Photos of the past site are on the archive - good to know it takes awhile for them to remove the past images. I definitely see the value of the adding this snippet to prevent future archives (if I rebuild a new site). I'm not a techy - where would I add it?
Add a robots.txt to your site to block the Internet Archive. I use the following snippet to block the Archive and other robots currently:
User-agent: ia_archiver
Disallow: /
User-agent: *
Disallow: /
This will get them to stop coming in the short term. They took about a week to respond to my email. They put up a bit of an argument so it was another three days after that before they notified me that they had officially removed my backup.
So definitely use the robots.txt if you need to stop it fast. Then wait for the official removal.
-
robots.txt go on the root of the server, you can also add a of line of code to each of your pages in the head section as follows:
<META NAME="ROBOTS" CONTENT="NOARCHIVE">
-
As Robert said, robots.txt is a file on the root of your server. His point about the meta tag is a great one as well. I forgot that I put that in my files as well. In my case, I wanted to make sure all robot activity to my site, including Google, stopped so I used this variation:
<meta name="robots" content="noindex, nofollow, noarchive">
Also, there is a lot of information here about stopping PicScout and other robots that are looking to catch you infringing. I suggest you look up some of those topics as well. I used some of those techniques. A user here named lucia highly recommends this specific piece of code - http://www.spambotsecurity.com/zbblock.php
-
ok - I'll keep reading. Thank you for all of your help.
-
If you want google to index your site, don't include the "no-index" portion of the snippet JLorimer provided:
the "no-follow" part will also stop crawlers from following links within your site to other site or other internal pages.
<meta name="robots" content="noindex, nofollow, noarchive">
-
Good point, also this only stops the crawlers that respect the robots.txt file.
If you want google to index your site, don't include the "no-index" portion of the snippet JLorimer provided:
the "no-follow" part will also stop crawlers from following links within your site to other site or other internal pages.
<meta name="robots" content="noindex, nofollow, noarchive">
-
That makes sense.
After I had time to calm down from receiving this letter, I re-read the letter I received and noticed the website Getty indicates as "violating" is a domain name with no website on it.

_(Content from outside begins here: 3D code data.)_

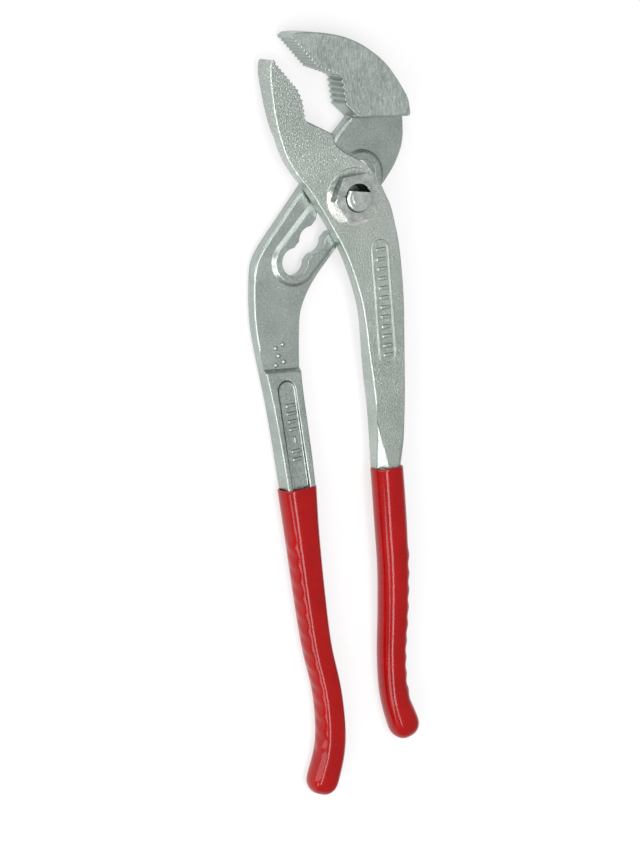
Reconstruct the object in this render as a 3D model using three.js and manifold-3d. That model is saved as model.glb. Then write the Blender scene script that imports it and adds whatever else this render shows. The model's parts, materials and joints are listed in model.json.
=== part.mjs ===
// Slip-joint water pump pliers: a slotted lever and a front lever crossing at one pivot bolt,
// which a nut holds and which seats in any of a row of lobes, with a dipped grip on each handle.
import * as THREE from "three";
import { ConvexGeometry } from "three/addons/geometries/ConvexGeometry.js";
import { mergeVertices } from "three/addons/utils/BufferGeometryUtils.js";
import Module from "manifold-3d";

const wasm = await Module();
wasm.setup();

// Driving dimensions, in millimetres. The tool lies flat with its jaws towards +Y, and is drawn
// about the pivot bolt's axis, with z = 0 where the two levers meet.
const JAW_FRONT = 5; // front faces of both jaws
const JAW_BACK = -5.6; // back face of the slotted lever
const FRONT_JAW_BACK = -4.2; // back face of the front lever's jaw
const JOINT_GAP = 0.1; // running gap between the two levers
const PAD_RISE = 1; // height of the raised track that borders the slot
const TRACK_BACK = -4.8; // floor of the recess behind the slot that the washer slides in

const SEAT_PITCH = 9.2; // from one seat of the bolt to the next
const SLOT_ANGLE = THREE.MathUtils.degToRad(48.5);
const SEAT_RADIUS = 4.6;
const NECK_HALF = 3.3; // half the slot's width between two seats
const FIRST_SEAT = -3; // seats are counted along the slot from the one in use
const LAST_SEAT = 1;
const PAD_RADIUS = 6.9; // of the raised track's flat top, beyond which its rim slopes down
const PAD_SLOPE = 1.1;
const TRACK_RADIUS = 7.4;

const BOLT_RADIUS = 4.4;
const FLAT_HALF = 3.2; // half the thickness across the two flats that pass the necks
const END_FLAT = 2.1; // from the axis to the flat on the bolt's threaded end
const END_FLAT_TILT = THREE.MathUtils.degToRad(-5);
const BORE_RADIUS = 4.7;
const HEAD_RADIUS = 6.6;
const HEAD_BOTTOM = -7.3;
const HEAD_TOP = -5.8;
const WASHER_RADIUS = 7;
const WASHER_BOTTOM = -5.7;
const WASHER_TOP = -4.9;
const BOSS_RADIUS = 9.5;
const BOSS_TOP = 5.3;
const NUT_RADIUS = 8.45; // to a corner of the hexagon
const NUT_BOTTOM = 5.4;
const NUT_TOP = 8.9;
const NUT_TURN = THREE.MathUtils.degToRad(8);
const BOLT_TOP = 10;
const CHAMFER = 0.6;

const TOOTH_DEPTH = 0.6;
const GRIP_WALL = 1.6;
const GRIP_GAP = 0.3;
const GRIP_THICKNESS = 9.8;
const GRIP_ROUNDING = 3.6;
const CURVE_STEPS = 4;
const ROUND_SIDES = 40;

const STEEL = { color: 0xa9b0aa, roughness: 0.42, metalness: 1 };
const BRIGHT_STEEL = { color: 0xb9bfbb, roughness: 0.3, metalness: 1 };
const RED_VINYL = { color: 0xb02224, roughness: 0.25, metalness: 0 };

// ---- solids -------------------------------------------------------------------------------

function solidOf(geometry) {
  const bare = geometry.clone();
  bare.deleteAttribute("normal");
  bare.deleteAttribute("uv");
  const merged = mergeVertices(bare, 1e-4);
  return new wasm.Manifold(
    new wasm.Mesh({
      numProp: 3,
      vertProperties: new Float32Array(merged.attributes.position.array),
      triVerts: new Uint32Array(merged.index.array),
    }),
  );
}

function geometryOf(solid) {
  const mesh = solid.getMesh();
  const geometry = new THREE.BufferGeometry();
  geometry.setAttribute("position", new THREE.BufferAttribute(mesh.vertProperties, mesh.numProp));
  geometry.setIndex(new THREE.BufferAttribute(mesh.triVerts, 1));
  geometry.computeVertexNormals();
  return geometry;
}

// A flat shape in the plan view, from one height to another.
function plate(shape, low, high) {
  const geometry = new THREE.ExtrudeGeometry(shape, {
    depth: high - low,
    bevelEnabled: false,
    curveSegments: CURVE_STEPS,
  });
  return solidOf(geometry.translate(0, 0, low));
}

// A side profile, drawn as (y, z), carried right across the tool along X.
function acrossTool(shape) {
  const reach = 60;
  const geometry = new THREE.ExtrudeGeometry(shape, {
    depth: 2 * reach,
    bevelEnabled: false,
    curveSegments: CURVE_STEPS,
  });
  const alongX = new THREE.Matrix4().makeBasis(
    new THREE.Vector3(0, 1, 0),
    new THREE.Vector3(0, 0, 1),
    new THREE.Vector3(1, 0, 0),
  );
  return solidOf(geometry.applyMatrix4(alongX).translate(-reach, 0, 0));
}

function disc(x, y, radius, low, high) {
  const geometry = new THREE.CylinderGeometry(radius, radius, high - low, ROUND_SIDES);
  return solidOf(geometry.rotateX(Math.PI / 2).translate(x, y, (low + high) / 2));
}

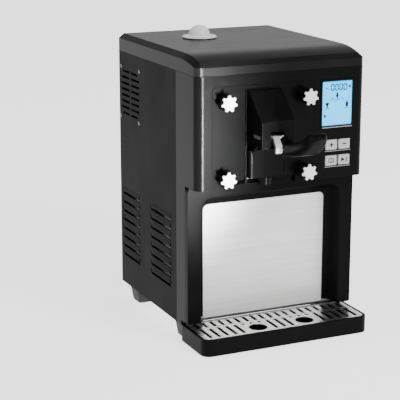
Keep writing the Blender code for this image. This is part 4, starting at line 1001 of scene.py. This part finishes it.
class SERVE_OT_knobs(bpy.types.Operator):
    """Moulds the star knobs with their pale caps"""

    bl_idname = "serve.knobs"
    bl_label = "Star Knobs"

    def star(self, name, centre, front, back, radius, lobes):
        """A bar with round notches between its lobes."""
        depth = back - front
        bar = drum(name, (centre.x, (front + back) / 2, centre.z), radius, depth, "Y", 84)
        tools = []
        for k in range(lobes):
            angle = 2 * math.pi * (k + 0.5) / lobes
            spot = (centre.x + radius * 1.04 * math.sin(angle), (front + back) / 2,
                    centre.z + radius * 1.04 * math.cos(angle))
            tools.append(drum("notch", spot, radius * 0.315, depth * 1.4, "Y", 20))
        return carve(bar, gather("notches", tools))

    def execute(self, context):
        sizes = context.scene.serve_sizes
        first = "star_knob_upper_left"
        corner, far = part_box(first)
        radius = (far.x - corner.x) / 2 + 0.0003
        centre = Vector((middle(first).x, 0.0, far.z - radius))
        split = corner.y + sizes.knob_cap
        body = self.star("knob_body", centre, split, far.y - 0.0030, radius * 0.985, sizes.knob_lobes)
        eased(body, 0.0005, 2, 40.0)
        collar = drum("collar", (centre.x, far.y - 0.0018, centre.z), radius * 0.62, 0.0034, "Y", 40)
        body = gather("knob_body", [body, eased(collar, 0.0003, 2, 40.0)])
        cap = self.star("knob_cap", centre, corner.y, split - 0.0001, radius, sizes.knob_lobes)
        eased(cap, 0.0007, 3, 40.0)
        with Shaping(cap) as shape:
            shape.pick(lambda face: face.normal.y < -0.99 and face.calc_area() > 0.0001)
            bpy.ops.mesh.inset(thickness=0.0010, depth=-0.00025)
        for height in ("upper", "lower"):
            for hand in ("left", "right"):
                node = f"star_knob_{height}_{hand}"
                shift = low(node) - corner
                one = copied(body, f"knob_body_{height}_{hand}", shift)
                dress(one, node, knob_black, True)
                dress(copied(cap, f"knob_cap_{height}_{hand}", shift), node, knob_face)
        bpy.data.objects.remove(body)
        bpy.data.objects.remove(cap)
        return {"FINISHED"}


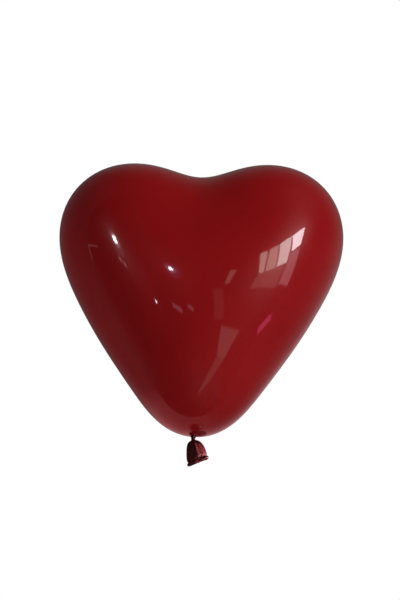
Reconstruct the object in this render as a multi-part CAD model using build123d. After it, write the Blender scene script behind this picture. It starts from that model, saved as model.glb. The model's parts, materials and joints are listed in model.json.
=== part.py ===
"""Heart-shaped latex party balloon, filled and tied off, with a knot and a tail that hang below it."""

from build123d import *
from math import cos, exp, log, pi, sin, sqrt
import os

# All sizes are in millimetres. +Z is up, X is the width, Y is the depth with the front towards -Y,
# and the origin is the tie point, where the neck leaves the lowest point of the heart.

# Heart: two round arms that run from a lobe centre down to a shared tip, and a round core between them
# that fills its middle, all blended together. Its middle plane is a little to the right of the neck.
heart_offset = 1.8
lobe_spacing = 66.2
lobe_radius = 80.4
lobe_squareness = 0.47
lobe_above_tip = 156.7
tip_radius = 33.7
arm_bulge = 9.0
arm_bulge_towards_tip = 0.557
arm_end_softness = 0.185
core_width = 121.8
core_depth = 126.3
core_height = 150.1
core_above_tip = 114.2
blend = 17.76
centre_z = 140.0
film = 0.45
rows = 56
columns = 80

# Thick end of the mould, around the neck.
tip_patch_radius = 8.2
tip_patch_offset = 4.2
tip_patch_thickness = 1.1
seat_gap = 0.03
neck_hole_radius = 2.7

# Knot below the tip.
throat_radius = 2.55
throat_inside = 1.6
core_radius = 1.5
wrap_radius_bottom = 1.55
wrap_thickness = 1.5
wrap_top = -1.0
wrap_bottom = -3.05
wrap_pitch = 1.6
wrap_flare = 17.0
waist_z = -5.2
waist_ball_radius = 1.6
ball_clearance = 0.12
socket_rim_above_waist = 1.3

# Tail below the knot: a flattened sleeve with pleats that ends in a rolled lip.
tail_lean = 12.4
tail_wall = 0.5
pleats = 9
pleat_depth = 0.045
lip_tilt = -10.5
lip_width = 18.4
lip_shift = 0.4
lip_gap_radius = 1.72
lip_thickness = 2.6
# Sleeve sections: distance below the waist, outside width, outside depth, shift to the left.
tail_sections = [(0.95, 5.4, 4.0, 0.2), (2.2, 9.4, 4.4, 0.3), (3.6, 11.6, 4.7, 0.1), (6.0, 14.1, 4.8, -0.1),
                 (9.0, 16.5, 4.8, -0.2), (13.0, 18.8, 4.8, -0.2), (17.0, 19.8, 4.8, -0.2), (21.2, 18.4, 4.5, -0.4)]
tail_length = tail_sections[-1][0]


def softStep(x):
    """log(1 + e^x), which turns smoothly from 0 to x."""
    return x if x > 30 else log(1 + exp(x))


def armDistance(x, y, z, side):
    """Distance from a point to the surface of one arm of the heart."""
    ax, az = side * lobe_spacing, tip_radius + lobe_above_tip
    dx, dz = -ax, -lobe_above_tip
    u = ((x - ax) * dx + (z - az) * dz) / (dx * dx + dz * dz)
    w = arm_end_softness
    u = w * (softStep(u / w) - softStep((u - 1) / w))
    bulge = arm_bulge * 4 * u * (1 - u) * (1 + arm_bulge_towards_tip * (2 * u - 1))
    across, up = x - ax - u * dx, z - az - u * dz
    far = across * across + y * y + up * up
    corner = (6 * across ** 2 * up ** 2 - across ** 4 - up ** 4) / far ** 2
    square = lobe_squareness * (1 - u) * corner
    return sqrt(far) - (lobe_radius + (tip_radius - lobe_radius) * u + bulge + square)


def coreDistance(x, y, z):
    """Distance from a point to the surface of the core, as measured towards the front."""
    up = z - tip_radius - core_above_tip
    share = sqrt((2 * x / core_width) ** 2 + (2 * y / core_depth) ** 2 + (2 * up / core_height) ** 2)
    return (share - 1) * core_depth / 2


def heartDistance(x, y, z):
    """Both arms and the core, blended where they meet."""
    parts = [armDistance(x, y, z, -1), armDistance(x, y, z, 1), coreDistance(x, y, z)]
    low = min(parts)
    return low - blend * log(sum(exp((low - part) / blend) for part in parts))


def reach(direction, inset):
    """Distance from the heart's middle to its skin in a direction, less an inset."""
    near, far = 5.0, 260.0
    for _ in range(40):
        middle = (near + far) / 2
        x, y, z = (middle * part for part in direction)
        if heartDistance(x, y, centre_z + z) < -inset:
            near = middle
        else:
            far = middle
    return near


pole_z = centre_z - reach((0, 0, -1), 0)


def heartSolid(inset):
    """Closed solid inside the heart's skin, at a given depth below it."""
    grid = []
    for column in range(columns + 1):
        turn = 2 * pi * (column % columns) / columns
        line = []
        for row in range(rows + 1):
            polar = pi * row / rows
            flat = sin(polar) if 0 < row < rows else 0.0
            way = (flat * cos(turn), flat * sin(turn), cos(polar))
            r = reach(way, inset)
            line.append((heart_offset + r * way[0], r * way[1], centre_z - pole_z + r * way[2]))
        grid.append(line)
    skin = Face.make_surface_from_array_of_points(grid, tol=0.02, min_deg=3, max_deg=5)
    return Solid(Shell([skin]))


def save(shape, name):
    shape.label = name
    export_step(shape, f"parts/{name}.step")


def heartEnvelope(outer, inner):
    """Hollow film with a hole at the bottom for the thick tip."""
    hole = Pos(tip_patch_offset, 0, 0) * Cylinder(tip_patch_radius, 12)
    return outer - inner - hole


def thickTip(outer):
    """Dished patch that fills the hole in the film and holds the neck."""
    patch = Pos(tip_patch_offset, 0, 0) * Cylinder(tip_patch_radius - seat_gap, 8)
    inside = Pos(heart_offset, 0, tip_radius + tip_patch_thickness) * Sphere(tip_radius)
    return (outer & patch) - inside - Cylinder(neck_hole_radius, 12)


def knotCore():
    """Neck of the balloon where it runs through the knot, with a socket for the waist below."""
    top, bottom = throat_inside, waist_z + socket_rim_above_waist
    outline = Polyline(
        (0, top), (throat_radius - 0.4, top), (throat_radius, top - 0.4), (throat_radius, -0.3),
        (core_radius, wrap_top), (core_radius, bottom + 0.5), (core_radius - 0.15, bottom), (0, bottom),
        (0, top),
    )
    body = revolve(Plane.XZ * make_face(outline), Axis.Z)
    return body - Pos(0, 0, waist_z) * Sphere(waist_ball_radius + ball_clearance)


def knotWrap():
    """Loop of the knot: one strand wound around the neck on a widening spiral."""
    path = Helix(wrap_pitch, wrap_top - wrap_bottom, wrap_radius_bottom, (0, 0, wrap_bottom),
                 cone_angle=wrap_flare)
    round_end = Sphere(wrap_thickness / 2)
    start = Plane(path @ 0, z_dir=path % 0)
    strand = sweep(start * Circle(wrap_thickness / 2), path=path, is_frenet=True)
    return strand + Pos(*(path @ 0)) * round_end + Pos(*(path @ 1)) * round_end


def neckWaist():
    """Ball of twisted film between the knot and the tail."""
    return Pos(0, 0, waist_z) * Sphere(waist_ball_radius)


def sleeveRing(down, width, depth, left, inset):
    """Closed curve around the sleeve, rippled by its pleats."""
    share = down / tail_length
    points = []
    for step in range(36):
        turn = 2 * pi * step / 36
        fold = 1 + pleat_depth * cos(pleats * turn + 0.8)
        x = (width / 2 * fold - inset) * cos(turn)
        y = (depth / 2 * fold - inset) * sin(turn)
        points.append((x - left, y, 0))
    return Pos(0, 0, -down) * Rot(0, lip_tilt * share, 0) * Face(Wire([Edge.make_spline(points, periodic=True)]))


def tailSkirt():
    """Flattened sleeve that flares from the waist to the mouth, with a socket for the waist ball."""
    outside = loft([sleeveRing(*section, 0) for section in tail_sections])
    hollow = loft([sleeveRing(*section, tail_wall) for section in tail_sections[2:]])
    mouth = Pos(0, 0, -tail_length) * Rot(0, lip_tilt, 0)
    ball = Sphere(waist_ball_radius + ball_clearance)
    sleeve = outside - ball - hollow
    return sleeve - mouth * Pos(0, 0, -3) * Box(40, 20, 6)


def rolledLip():
    """Bead around the mouth of the sleeve, pressed flat so its two sides almost touch."""
    r = lip_gap_radius
    half = lip_width / 2 - r
    path = Wire([
        Edge.make_line((0, -r, 0), (half, -r, 0)),
        Edge.make_three_point_arc((half, -r, 0), (half + r, 0, 0), (half, r, 0)),
        Edge.make_line((half, r, 0), (0, r, 0)),
    ])
    bead = sweep(Plane((0, -r, 0), z_dir=(1, 0, 0)) * Circle(lip_thickness / 2), path=path)
    bead += mirror(bead, Plane.YZ)
    return Pos(lip_shift, 0, -tail_length - 0.6) * Rot(0, lip_tilt, 0) * bead


def hangTail(shape):
    """Puts a tail piece below the waist, leaning to +X as it hangs."""
    return Pos(0, 0, waist_z) * Rot(0, -tail_lean, 0) * shape


os.makedirs("parts", exist_ok=True)
skin = heartSolid(0)
save(heartEnvelope(skin, heartSolid(film)), "heart_envelope")
save(thickTip(skin), "thick_tip")
save(knotCore(), "knot_core")
save(knotWrap(), "knot_wrap")
save(neckWaist(), "neck_waist")
save(hangTail(tailSkirt()), "tail_skirt")
save(hangTail(rolledLip()), "rolled_lip")
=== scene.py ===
import json
import bpy
import bmesh
import numpy as np
from math import cos, pi, radians, sin
from mathutils import Matrix, Vector

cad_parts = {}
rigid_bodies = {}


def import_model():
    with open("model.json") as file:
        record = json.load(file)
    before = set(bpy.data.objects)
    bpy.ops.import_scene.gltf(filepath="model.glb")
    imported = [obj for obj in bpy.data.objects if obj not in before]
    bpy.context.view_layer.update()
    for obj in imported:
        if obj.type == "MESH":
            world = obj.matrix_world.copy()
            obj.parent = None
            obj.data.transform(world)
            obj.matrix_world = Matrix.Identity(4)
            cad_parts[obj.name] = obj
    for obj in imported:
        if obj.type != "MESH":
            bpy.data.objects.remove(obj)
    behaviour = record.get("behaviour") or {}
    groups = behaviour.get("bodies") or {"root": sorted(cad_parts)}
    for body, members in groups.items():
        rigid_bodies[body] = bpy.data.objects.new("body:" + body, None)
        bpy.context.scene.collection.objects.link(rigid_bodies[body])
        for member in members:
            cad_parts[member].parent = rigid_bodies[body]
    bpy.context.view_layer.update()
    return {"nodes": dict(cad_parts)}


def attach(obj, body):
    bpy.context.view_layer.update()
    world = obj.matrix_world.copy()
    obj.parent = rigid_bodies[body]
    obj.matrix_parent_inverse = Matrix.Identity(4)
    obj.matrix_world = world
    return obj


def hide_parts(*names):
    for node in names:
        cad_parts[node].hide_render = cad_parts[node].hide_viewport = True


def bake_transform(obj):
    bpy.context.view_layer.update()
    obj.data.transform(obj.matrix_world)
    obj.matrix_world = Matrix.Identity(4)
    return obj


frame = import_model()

mm = 0.001


def meshObject(name, points, faces, body, replaced=(), normals=None):
    mesh = bpy.data.meshes.new(name)
    mesh.from_pydata([tuple(p) for p in np.asarray(points) * mm], [], [tuple(int(i) for i in f) for f in faces])
    mesh.validate()
    for polygon in mesh.polygons:
        polygon.use_smooth = True
    if normals is not None:
        mesh.normals_split_custom_set_from_vertices([tuple(n) for n in normals])
    piece = bpy.data.objects.new(name, mesh)
    bpy.context.scene.collection.objects.link(piece)
    if body:
        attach(piece, body)
    if replaced:
        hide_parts(*replaced)
    return piece


def ringFaces(rings, around, closedUp=False, flip=False):
    faces = []
    count = rings if closedUp else rings - 1
    for ring in range(count):
        low, high = ring * around, ((ring + 1) % rings) * around
        for step in range(around):
            after = (step + 1) % around
            face = (low + step, low + after, high + after, high + step)
            faces.append(face[::-1] if flip else face)
    return faces


def shellFaces(rings, around, flip=False):
    # two skins of rings, one inside the other, joined along their first and last rings
    outer = ringFaces(rings, around, flip=flip)
    size, last = rings * around, (rings - 1) * around
    edges = []
    for s in range(around):
        after = (s + 1) % around
        edges.append((after, s, size + s, size + after))
        edges.append((last + s, last + after, size + last + after, size + last + s))
    if flip:
        edges = [edge[:1] + edge[:0:-1] for edge in edges]
    return outer + [tuple(size + i for i in face[::-1]) for face in outer] + edges


def smoothRamp(value, start, end):
    share = np.clip((value - start) / (end - start), 0, 1)
    return share * share * (3 - 2 * share)


def storeMask(piece, name, values):
    layer = piece.data.attributes.new(name, "FLOAT", "POINT")
    layer.data.foreach_set("value", np.asarray(values, np.float32))


# the heart: a round arm from each lobe down to a shared tip, and a round core that fills the middle
heart = {
    "offset": 1.8,           # its middle plane is a little to the right of the neck
    "lobeSpacing": 66.2,
    "lobeRadius": 80.4,
    "lobeSquareness": 0.47,
    "lobeAboveTip": 156.7,
    "tipRadius": 33.7,
    "armBulge": 9.0,
    "bulgeTowardsTip": 0.557,
    "armEndSoftness": 0.185,
    "coreSize": (121.8, 126.3, 150.1),
    "coreAboveTip": 114.2,
    "blend": 17.76,
    "film": 0.45,
    "middleZ": 140.0,
    "around": 256,
    "rings": 190,
}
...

Nonetheless, this is good info to have for other sites I make, as I need to remake the site I took down (in my panic over the letter I received - Geawd this sucks! Better ways to spend my time and resources. Vent over.).
-
It is rare that Getty finds the cached version on The Wayback Machine but it happens which is why in an exercise of caution we have always advised to clear those and the Google cache of your site. Even if Getty were to find those versions of your site, it would be hard for them to prove that this is a "use" under copyright law so you would have that defense in addition to all the others discussed on this site.